→ **TASK REQUIREMENTS**
Output an exact reproduction of the data.

→ **DATA EXTRACT**
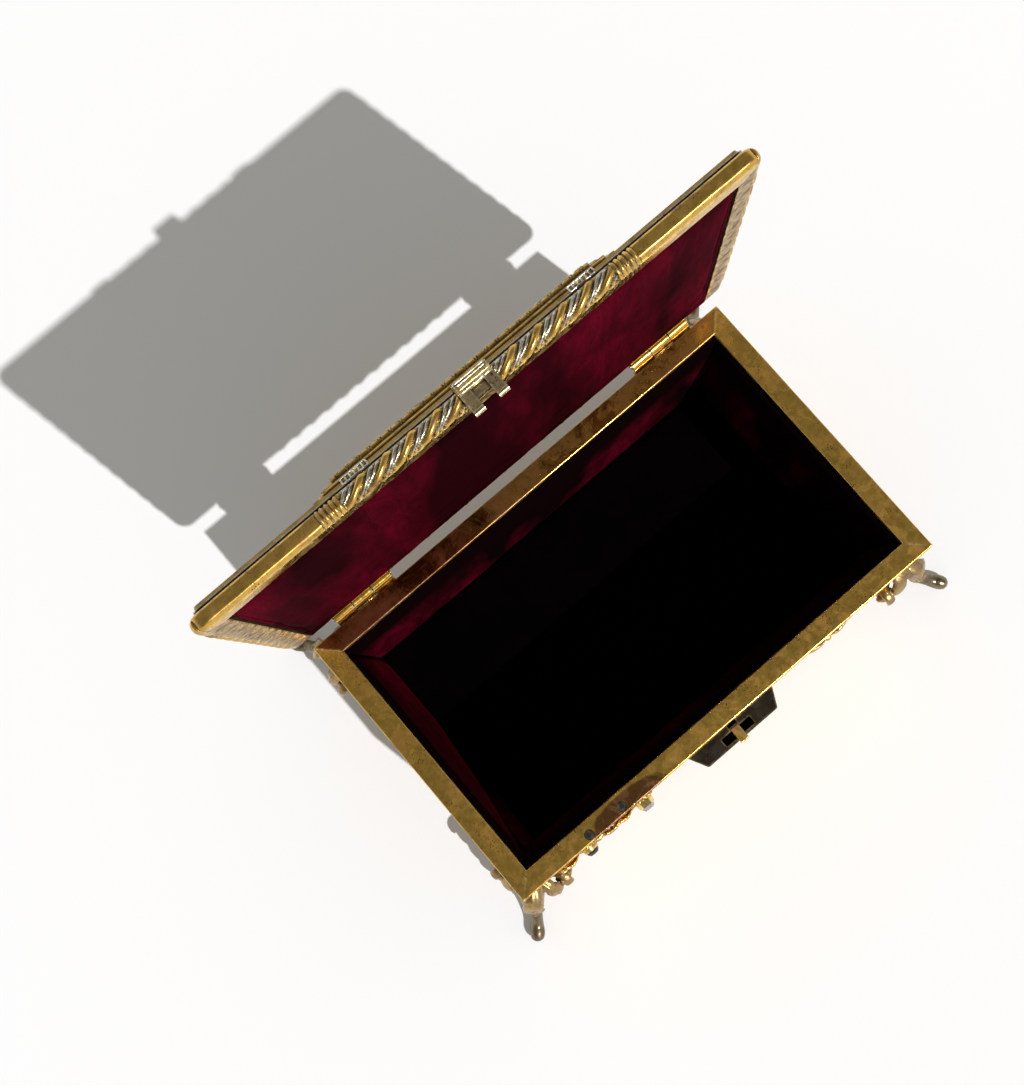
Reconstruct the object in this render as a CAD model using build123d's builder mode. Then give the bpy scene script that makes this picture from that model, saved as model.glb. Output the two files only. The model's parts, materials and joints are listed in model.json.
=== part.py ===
from build123d import *
import os

# A hinged casket of gilt brass on four cast scroll feet, lined with velvet.
# Millimetres. X runs to the right seen from the front, Y to the back, Z up.
# The origin lies on the floor under the middle of the body.
# Hidden shanks, their holes and the cast feet have few flat sides, to keep the model light.
# The lid stands open at rest, a quarter turn back from closed.

os.makedirs("parts", exist_ok=True)

# Body
body_length = 155.0
body_width = 94.0
rim_height = 79.0
foot_height = 15.0
wall_thickness = 1.8
rim_width = 6.3
rim_thickness = 1.6
rim_round = 0.5
flange_width = 4.5
flange_thickness = 2.2
base_step = 1.5
base_overhang = 2.2
upper_overhang = 1.1

# Velvet lining
lining_thickness = 2.8
lining_crown = 0.5
lining_roll = 1.4
floor_thickness = 2.0
soft_gap = 0.3

# Lid
lid_gap = 0.4
lid_end_overhang = 3.0
lid_front_overhang = 0.5
lid_rear_gap = 2.3
tray_thickness = 4.0
pocket_depth = 2.0
lid_rim_width = 5.3
lid_rear_lip = 0.8
flap_thickness = 0.6
pad_clearance = 0.1
pad_edge_share = 0.6
pad_roll = 1.25
pad_slope = 7.0
lid_corner = 2.5
moulding_height = 5.0
moulding_bulge = 1.9
moulding_lip = 2.0
panel_margin = 2.5
panel_height = 2.3
panel_shell = 1.1
plaque_end_margin = 35.5
plaque_margin = 4.0
plaque_step = 2.1
plaque_inset = 3.2
ring_band_inset = 2.5
ring_band_length = 6.5
ring_count = 5
groove_depth = 0.45

# Hinges
hinge_offset = 2.6
hinge_rise = 0.2
knuckle_radius = 2.0
knuckle_length = 6.7
knuckle_gap = 0.35
hinge_inset = 20.7
pin_radius = 0.8
pin_fit = 0.02
running_fit = 0.05
leaf_thickness = 1.2
leaf_depth = 12.0
tenon_thickness = 0.8
tenon_depth = 4.5
rivet_radius = 0.7
rivet_head = 1.3
rivet_taper = 38.0
rivet_drop = 7.2
pin_end = 0.4

# Lock, push piece and hasp
lock_back_length = 32.0
lock_front_length = 26.0
lock_depth = 5.8
lock_height = 22.0
lock_drop = 1.5
lock_wall = 0.8
prong_place = 3.4
prong_width = 2.8
prong_thickness = 1.2
prong_reach = 3.5
prong_out = 2.4
prong_roll = 0.8
slot_gap = 0.5
button_width = 2.8
button_rise = 0.6
button_height = 2.1
button_length = 5.1
button_out = 0.9
button_travel = 0.8
slide_gap = 0.15
bar_length = 12.0
bar_stop_gap = 0.35
bar_height = 1.4
bar_gap = 0.4
spring_thickness = 0.25
hasp_width = 9.8
hasp_plate = 1.9
hasp_ridges = (2.7, 3.6)
hasp_ridge_height = 1.5
hasp_rise = 0.6
hasp_fit = 0.05

# Feet
toe_splay = (14.0, 18.0)
toe_radius = 2.3
toe_neck_radius = 1.7
sole_gap = 0.2
sole_taper = 7.0
toe_taper = 30.0
knee_head_out = 1.5
knee_head_height = 31.0
knee_head_radius = 2.6
knee_out = 6.0
knee_height = 25.0
knee_radius = 4.2
shin_out = 9.0
shin_height = 16.0
shin_radius = 3.0
ankle_out = 12.0
ankle_height = 8.5
ankle_radius = 2.1
instep_out = 16.5
instep_height = 4.6
instep_radius = 1.9
ankle_ring = 0.45
apron_thickness = 3.4
apron_length = 14.0
apron_height = 18.0
volute_radius = 4.0
volute_out = 6.4
volute_rise = 7.0
volute_length = 5.0
volute_inset = 8.0
volute_sides = 16
foot_pad_thickness = 2.4
foot_pad_reach = 13.0
foot_screw_radius = 1.2
foot_screw_head = 2.2
foot_screw_inset = 6.0
shank_sides = 8
leg_sides = 8
round_sides = 12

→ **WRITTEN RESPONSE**
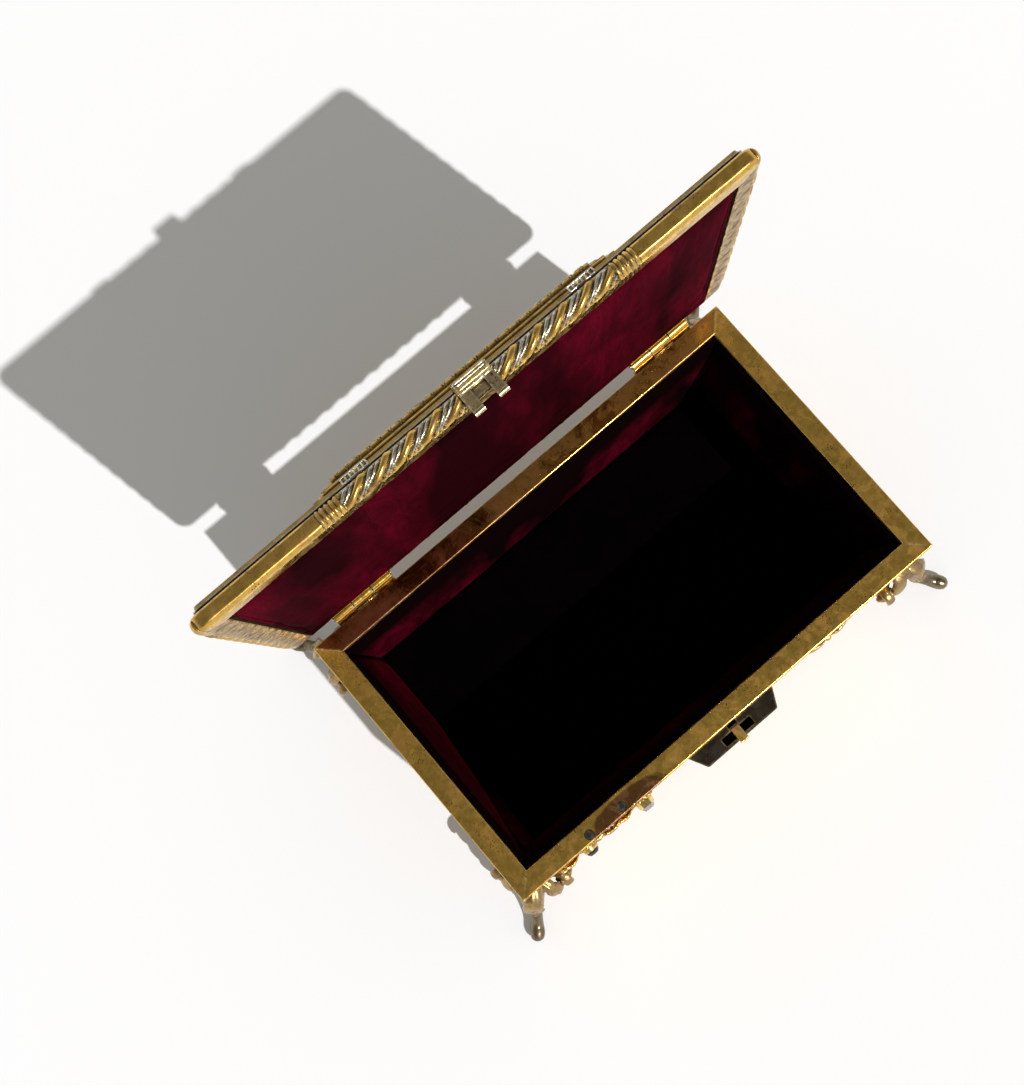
Reconstruct the object in this render as a CAD model using build123d's builder mode. Then give the bpy scene script that makes this picture from that model, saved as model.glb. Output the two files only. The model's parts, materials and joints are listed in model.json.
=== part.py ===
from build123d import *
import os

# A hinged casket of gilt brass on four cast scroll feet, lined with velvet.
# Millimetres. X runs to the right seen from the front, Y to the back, Z up.
# The origin lies on the floor under the middle of the body.
# Hidden shanks, their holes and the cast feet have few flat sides, to keep the model light.
# The lid stands open at rest, a quarter turn back from closed.

os.makedirs("parts", exist_ok=True)

# Body
body_length = 155.0
body_width = 94.0
rim_height = 79.0
foot_height = 15.0
wall_thickness = 1.8
rim_width = 6.3
rim_thickness = 1.6
rim_round = 0.5
flange_width = 4.5
flange_thickness = 2.2
base_step = 1.5
base_overhang = 2.2
upper_overhang = 1.1

# Velvet lining
lining_thickness = 2.8
lining_crown = 0.5
lining_roll = 1.4
floor_thickness = 2.0
soft_gap = 0.3

# Lid
lid_gap = 0.4
lid_end_overhang = 3.0
lid_front_overhang = 0.5
lid_rear_gap = 2.3
tray_thickness = 4.0
pocket_depth = 2.0
lid_rim_width = 5.3
lid_rear_lip = 0.8
flap_thickness = 0.6
pad_clearance = 0.1
pad_edge_share = 0.6
pad_roll = 1.25
pad_slope = 7.0
lid_corner = 2.5
moulding_height = 5.0
moulding_bulge = 1.9
moulding_lip = 2.0
panel_margin = 2.5
panel_height = 2.3
panel_shell = 1.1
plaque_end_margin = 35.5
plaque_margin = 4.0
plaque_step = 2.1
plaque_inset = 3.2
ring_band_inset = 2.5
ring_band_length = 6.5
ring_count = 5
groove_depth = 0.45

# Hinges
hinge_offset = 2.6
hinge_rise = 0.2
knuckle_radius = 2.0
knuckle_length = 6.7
knuckle_gap = 0.35
hinge_inset = 20.7
pin_radius = 0.8
pin_fit = 0.02
running_fit = 0.05
leaf_thickness = 1.2
leaf_depth = 12.0
tenon_thickness = 0.8
tenon_depth = 4.5
rivet_radius = 0.7
rivet_head = 1.3
rivet_taper = 38.0
rivet_drop = 7.2
pin_end = 0.4

# Lock, push piece and hasp
lock_back_length = 32.0
lock_front_length = 26.0
lock_depth = 5.8
lock_height = 22.0
lock_drop = 1.5
lock_wall = 0.8
prong_place = 3.4
prong_width = 2.8
prong_thickness = 1.2
prong_reach = 3.5
prong_out = 2.4
prong_roll = 0.8
slot_gap = 0.5
button_width = 2.8
button_rise = 0.6
button_height = 2.1
button_length = 5.1
button_out = 0.9
button_travel = 0.8
slide_gap = 0.15
bar_length = 12.0
bar_stop_gap = 0.35
bar_height = 1.4
bar_gap = 0.4
spring_thickness = 0.25
hasp_width = 9.8
hasp_plate = 1.9
hasp_ridges = (2.7, 3.6)
hasp_ridge_height = 1.5
hasp_rise = 0.6
hasp_fit = 0.05

# Feet
toe_splay = (14.0, 18.0)
toe_radius = 2.3
toe_neck_radius = 1.7
sole_gap = 0.2
sole_taper = 7.0
toe_taper = 30.0
knee_head_out = 1.5
knee_head_height = 31.0
knee_head_radius = 2.6
knee_out = 6.0
knee_height = 25.0
knee_radius = 4.2
shin_out = 9.0
shin_height = 16.0
shin_radius = 3.0
ankle_out = 12.0
ankle_height = 8.5
ankle_radius = 2.1
instep_out = 16.5
instep_height = 4.6
instep_radius = 1.9
ankle_ring = 0.45
apron_thickness = 3.4
apron_length = 14.0
apron_height = 18.0
volute_radius = 4.0
volute_out = 6.4
volute_rise = 7.0
volute_length = 5.0
volute_inset = 8.0
volute_sides = 16
foot_pad_thickness = 2.4
foot_pad_reach = 13.0
foot_screw_radius = 1.2
foot_screw_head = 2.2
foot_screw_inset = 6.0
shank_sides = 8
leg_sides = 8
round_sides = 12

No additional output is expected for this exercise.